Foundations of the Islamic State: Management, Money, and Terror in Iraq, 2005–2010 draws from more than 140 recently declassified documents to present a comprehensive examination of the organization, territorial designs, management, personnel policies, and finances of the Islamic State of Iraq (ISI) and al-Qa'ida in Iraq (AQI), both predecessors of the Islamic State. These records paint a clear picture of ISI practices and standard operating procedures. Leadership consciously designed the organization not just to fight but also to build an Islamic state governed by the laws dictated by its strict Islamist ideology. ISI was a vertically integrated organization with a central management structure and functional bureaus. It sought to replicate these structures at multiple lower geographic levels across territory. Each geographic unit had substantial autonomy to pursue the group's strategic objectives but was required to send frequent reports to the group's leadership; the central organization used these reports to inform decisions and provide strategic guidance. ISI paid its personnel a wage that would draw true believers rather than opportunists; trained and allocated its membership with an eye toward group effectiveness; raised revenues locally through diversified sources; and was able to maintain itself, albeit at much reduced strength, in the face of a withering counterterrorism and counterinsurgency strategy put in place by its opponents, starting in late 2006.
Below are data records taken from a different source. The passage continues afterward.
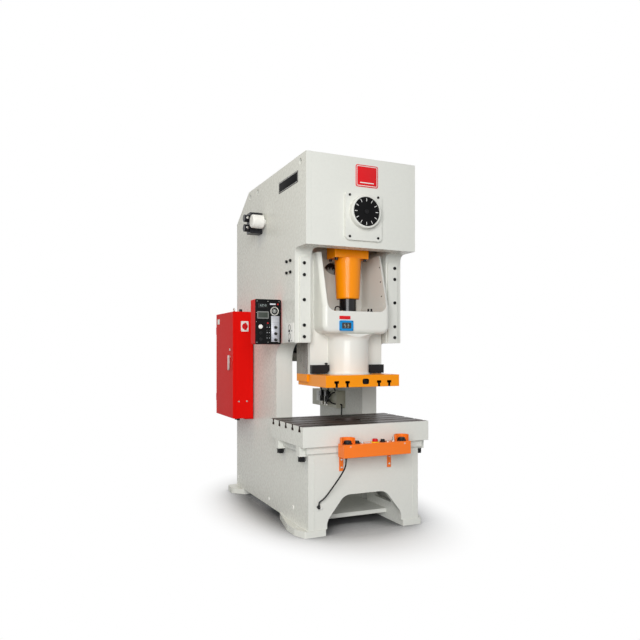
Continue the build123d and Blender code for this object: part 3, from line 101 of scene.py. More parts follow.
def new_group(name, inputs, outputs):
    """A shader group with named sockets: inputs are (name, default), outputs are (name, kind)."""
    group = bpy.data.node_groups.new(name, "ShaderNodeTree")
    for socket, default in inputs:
        kind = "NodeSocketColor" if isinstance(default, tuple) else "NodeSocketFloat"
        made = group.interface.new_socket(socket, in_out="INPUT", socket_type=kind)
        made.default_value = default
    for socket, kind in outputs:
        group.interface.new_socket(socket, in_out="OUTPUT", socket_type="NodeSocket" + kind)
    return group, group.nodes.new("NodeGroupInput"), group.nodes.new("NodeGroupOutput")


def place_group(tree, group, inputs):
    """The group in a material, with this material's own values."""
    return add(tree, "Group", inputs, node_tree=group)


def srgb(red, green, blue):
    """A colour as a painter names it, 0 to 255, in the linear values that shaders use."""
    return tuple((c / 255) ** 2.2 for c in (red, green, blue)) + (1.0,)


def blend(tree, factor, first, second, mode="MIX"):
    """One colour mixed into another."""
    pairs = ((0, factor), (6, first), (7, second))
    return add(tree, "Mix", pairs, data_type="RGBA", blend_type=mode).outputs[2]


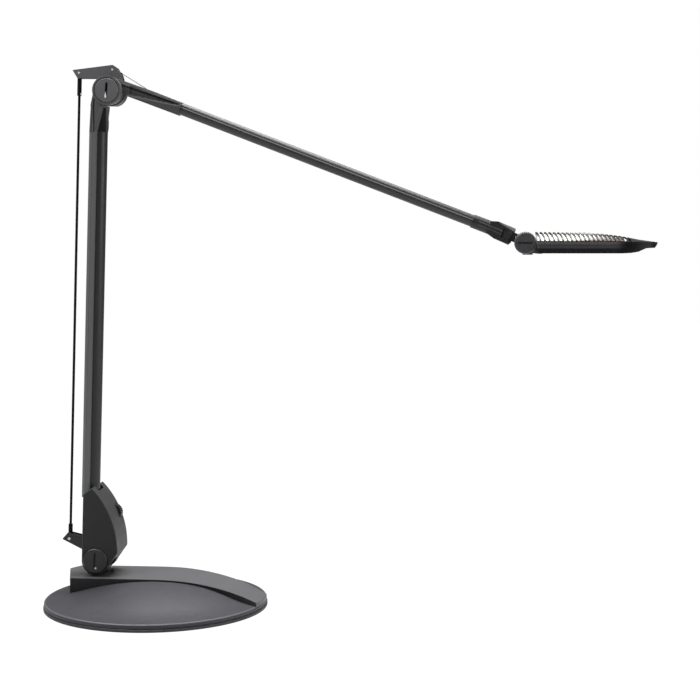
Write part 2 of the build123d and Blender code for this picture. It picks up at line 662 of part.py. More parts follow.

An analysis of the Islamic State predecessor groups is more than a historical recounting. The lessons from examining the group's history are useful for setting expectations about the strengths and vulnerabilities of the Islamic State and its ability to combat its opponents, designing a coordinated and effective campaign against it, and understanding why it might be able to survive such an effort and sustain itself in the future, albeit perhaps at a lower level of threat. Defeating the Islamic State will require persistence. The record of counter-ISI operations from 2006 through 2010 shows that military action and political accommodation can work together to degrade the group substantially, if not defeat it.